С другой стороны, менялись и читательские аппетиты. Послевоенная публика, пресыщенная вымыслом, потянулась к документальности, к «реальным делам». На смену стилизованным историям о гангстерах и сыщиках пришёл журнал «Настоящий детектив», делавший ставку на репортажность, фактологию и псевдодокументальный стиль. Это был новый виток спирали: от романтизированного вымысла к мифологизированной реальности. «Чёрная маска», выполнив свою историческую миссию по созданию языка, оказалась не у дел. Она прекратила существование в 1951 году, в самый разгар нуарного Ренессанса на экранах. Эта смерть символична: жанр, достигнув зрелости, отрёкся от своего «низкого» родителя. «Революция пожирает своих детей» — в данном случае, детище сожрало революционера.
Однако идея о полном исчезновении «Чёрной маски» обманчива. Её наследие живёт по принципу ризомы, расползаясь по самым неожиданным уголкам культуры. Она не просто предшествовала нуару — она заложила алгоритм для всех последующих «мрачных метажанров». Нео-нуар в кино (от «Таксиста» до «Драйва»), киберпанк с его эстетикой городского отчуждения и морального тумана, современные криминальные сериалы, видеоигры вроде «L.A. Noire» или «Max Payne» — все они пользуются словарём, составленным художниками «Чёрной маски». Даже современный «настоящий детектив» (true crime), этот гигантский медийный пласт, с его фетишизацией деталей и построением нарратива вокруг злодеяния, является отдалённым, сильно трансформированным, но всё же потомком палповой традиции. Мы по-прежнему «читаем» насилие как стиль, а город — как персонажа, и в этом нашем восприятии прячется тень от шляпы того самого безымянного героя с обложки 1936 года.
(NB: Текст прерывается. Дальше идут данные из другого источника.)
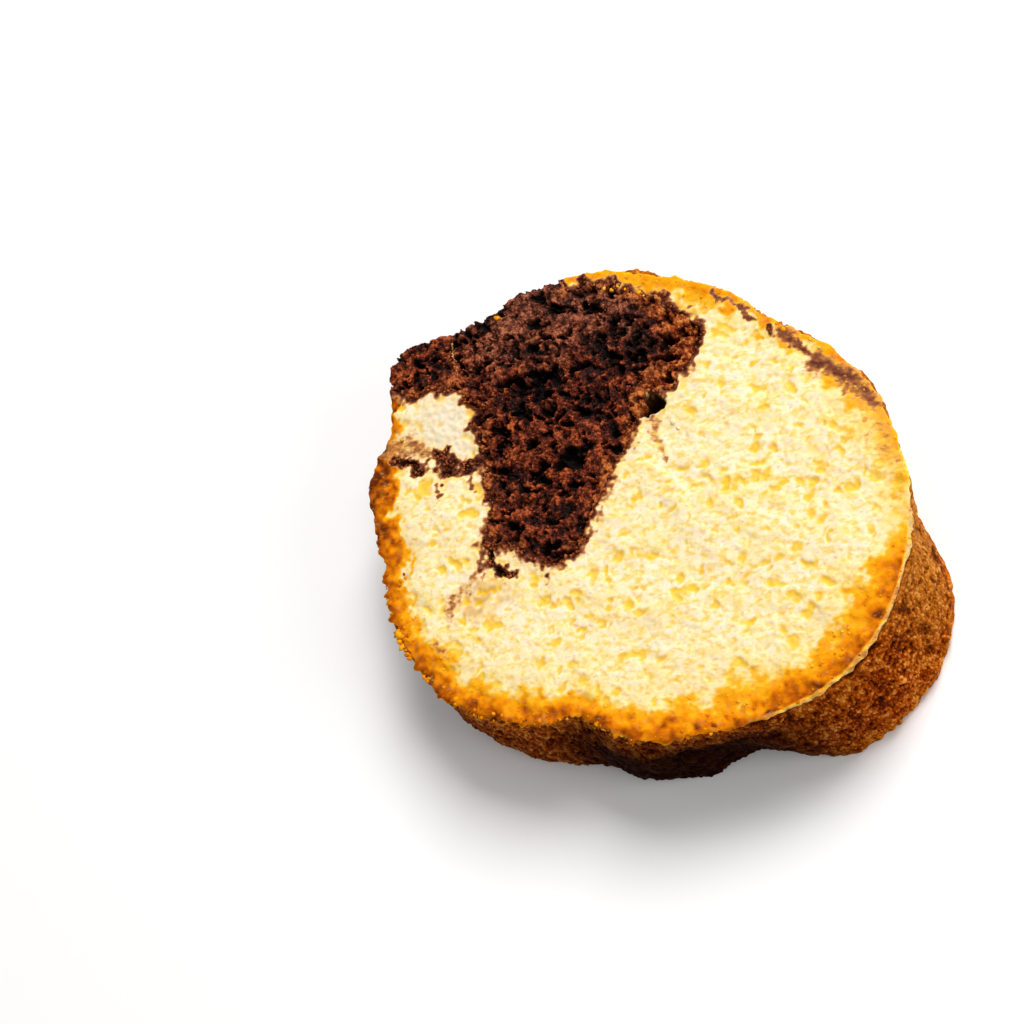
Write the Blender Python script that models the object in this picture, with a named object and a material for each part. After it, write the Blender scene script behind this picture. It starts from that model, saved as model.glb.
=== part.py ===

Таким образом, «Чёрная маска» — это не музейный экспонат, а активный культурный код. Её история демонстрирует парадоксальный путь низовой, коммерческой культуры к формированию канона. Она напоминает нам, что самые влиятельные эстетические системы часто рождаются не в тишине академий, а в шуме рынка, в борьбе за внимание и пять центов. Она была фабрикой по производству мифов ХХ века, мифов о городе-ловушке, о честном человеке в бесчестном мире, о красоте, таящей смерть. Журнал умер, но созданный им монстр оказался бессмертным. Он вышел со страниц дешёвой бумаги, чтобы поселиться на киноэкранах, в телевизионных рамках, на мониторах компьютеров и, в конечном счёте, в коллективном бессознательном современного человека, для которого тень уже давно стала краской, а криминальная хроника — формой поэзии. В этом — её последняя и вечная победа.